Mr. Orlando retired again in 1983.
"He was regarded by his co-workers as a dedicated employee who did his work with commitment and total precision," said a son, Dr. Joseph C. Orlando of Towson. "It was said of him that there was not a machine that he could not construct or fix."
In the basement of his Hamilton home, where he had lived since 1942, Mr. Orlando had a workshop full of machinery, including a lathe and band and circular saws.
He built additions to his home and helped friends and family add decks and additions to theirs.
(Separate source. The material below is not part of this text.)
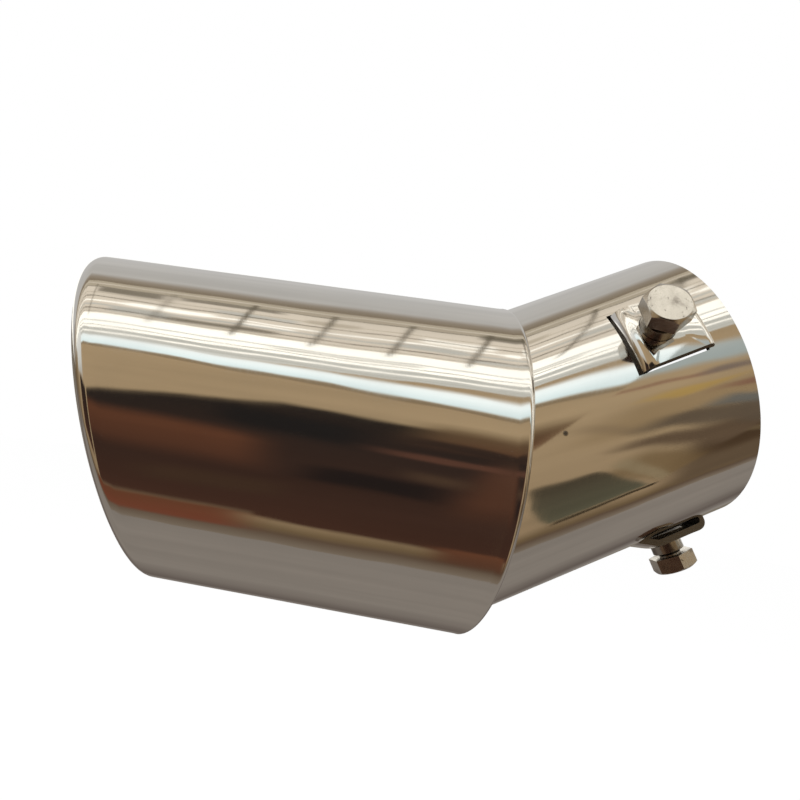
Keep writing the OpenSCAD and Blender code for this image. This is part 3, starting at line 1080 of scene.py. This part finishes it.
BACKDROP = 1.0  # strength of the white that is seen, straight or mirrored
FILL = 1.0  # strength of the white that lights rough surfaces


def build_world():
    world = bpy.data.worlds.new("studio")
    world.use_nodes = True
    bpy.context.scene.world = world
    tree = world.node_tree
    tree.nodes.clear()
    link = tree.links.new
    out = tree.nodes.new("ShaderNodeOutputWorld")
    sky = add(tree, "ShaderNodeBackground", Color=(1, 1, 1, 1), Strength=BACKDROP)
    fill = add(tree, "ShaderNodeBackground", Color=(1, 1, 1, 1), Strength=FILL)
    mix = tree.nodes.new("ShaderNodeMixShader")
    link(seen_share(tree), mix.inputs[0])
    link(fill.outputs[0], mix.inputs[1])
    link(sky.outputs[0], mix.inputs[2])
    link(mix.outputs[0], out.inputs["Surface"])


FLOOR_R = 6.0
FLOOR_Z = -0.62
FLOOR_GLOW = 0.75  # the floor's share of plain white where it is seen; the rest shows the shadow


def build_floor():
    """A pale floor well below the part, which is held in the air as in the photo."""
    count = 64
    turns = [t * math.pi / (count // 2) for t in range(count)]
    rim = [(FLOOR_R * math.cos(t), FLOOR_R * math.sin(t), FLOOR_Z) for t in turns]
    mesh = bpy.data.meshes.new("floor")
    mesh.from_pydata(rim, [], [tuple(range(count))])
    floor = new_object("floor", mesh)
    mat, tree, out = blank_material("floor_paper")
    link = tree.links.new
    paper = add(tree, "ShaderNodeBsdfDiffuse", Color=(0.98, 0.98, 0.98, 1))
    white = add(tree, "ShaderNodeEmission", Color=(1, 1, 1, 1), Strength=BACKDROP)
    share = add(tree, "ShaderNodeMath", operation="MULTIPLY")
    share.inputs[1].default_value = FLOOR_GLOW
    mix = tree.nodes.new("ShaderNodeMixShader")
    link(seen_share(tree), share.inputs[0])
    link(share.outputs[0], mix.inputs[0])
    link(paper.outputs[0], mix.inputs[1])
    link(white.outputs[0], mix.inputs[2])
    link(mix.outputs[0], out.inputs["Surface"])
    mesh.materials.append(mat)
    mat.cycles.emission_sampling = "NONE"


KEY_AT = (-0.4, -0.5, 1.0)
KEY_AIM = Vector((-0.08, 0, -0.03))


def build_key():
    """The one lamp, large and soft, which no shiny surface mirrors."""
    light = bpy.data.lights.new("key", "AREA")
    light.shape = "RECTANGLE"
    light.size, light.size_y = 1.0, 0.8
    light.energy = 9
    obj = new_object("key", light)
    obj.location = KEY_AT
    obj.rotation_euler = (KEY_AIM - obj.location).to_track_quat("-Z", "Y").to_euler()
    obj.visible_glossy = False
    obj.visible_camera = False


# the photograph's view, fitted to the part's edges: turns in radians, place in mm
YAW, PITCH, ROLL = 0.14782363, -0.04542912, 0.16429728
EYE = Vector((-93.9147, -160.1984, -21.4681))
FOCAL_PX = 620.7049
PHOTO_PX = 800
SENSOR = 36


def build_camera():
    turn = Matrix.Rotation(ROLL, 3, "Y") @ Matrix.Rotation(PITCH, 3, "X")
    turn = turn @ Matrix.Rotation(YAW, 3, "Z")
    data = bpy.data.cameras.new("camera")
    data.sensor_width = SENSOR
    data.lens = FOCAL_PX * SENSOR / PHOTO_PX
    data.clip_start, data.clip_end = 0.01, 30
    cam = new_object("camera", data)
    right, ahead, up = (Vector(row) for row in turn)
    m = Matrix((right, up, -ahead)).transposed().to_4x4()
    m.translation = EYE * MM
    cam.matrix_world = m
    bpy.context.scene.camera = cam


build_world()
build_floor()
build_key()
build_camera()
bpy.context.scene.view_settings.view_transform = "Standard"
"He prized his tools, and the entire cellar was devoted to repair work," his son said. "He could fix every major or minor household appliance, and he never called an appliance man in nearly 60 years. When the washing machine motor went up, he simply replaced it, and it ran another 20 years."
One day in the early 1950s, Mr. Orlando noticed a pile of discarded cobblestones and Belgian blocks piled near Northern Parkway as part of a road improvement project.
After obtaining permission to take the stones, he began stockpiling them in his yard.
"Dad couldn't bear to see them tossed out and decided to build a wall with them," Dr. Orlando recalled. "He'd drop me off at Northern Parkway, where I was responsible for making a pile of the stones. He'd return, and we'd pile the stones into the trunk of his green Kaiser-Fraser, and we'd unload them back at our house on Orlando Avenue.
"One day, he dropped me off, and I picked up the stones and then went to visit a friend," the son said. "When I returned to meet him, the stones were gone, and he wondered what the heck I had been doing."
When completed, the wall was 3 1/2 feet high, stretched 100 feet and was topped with Pennsylvania flagstone.
Mr. Orlando added other stones and rocks that he picked up on trips between Baltimore and Reading, Pa., where he was born and raised.
As the oldest of seven children, he worked as a barber until he graduated in 1932 from Reading High School. He attended Wyomissing Polytechnic Institute in Reading.
He was married for 65 years to Evelyn Gladys Heckman, who survives him.
Mr. Orlando was a communicant of St. Dominic Roman Catholic Church in Hamilton, where a Mass of Christian burial was offered yesterday.
He is also survived by another son, John A. Orlando of Hamilton; two daughters, Juliette A. Baker of Ellicott City and Evelyn J. Huber of Abingdon; 15 grandchildren; and 13 great-grandchildren.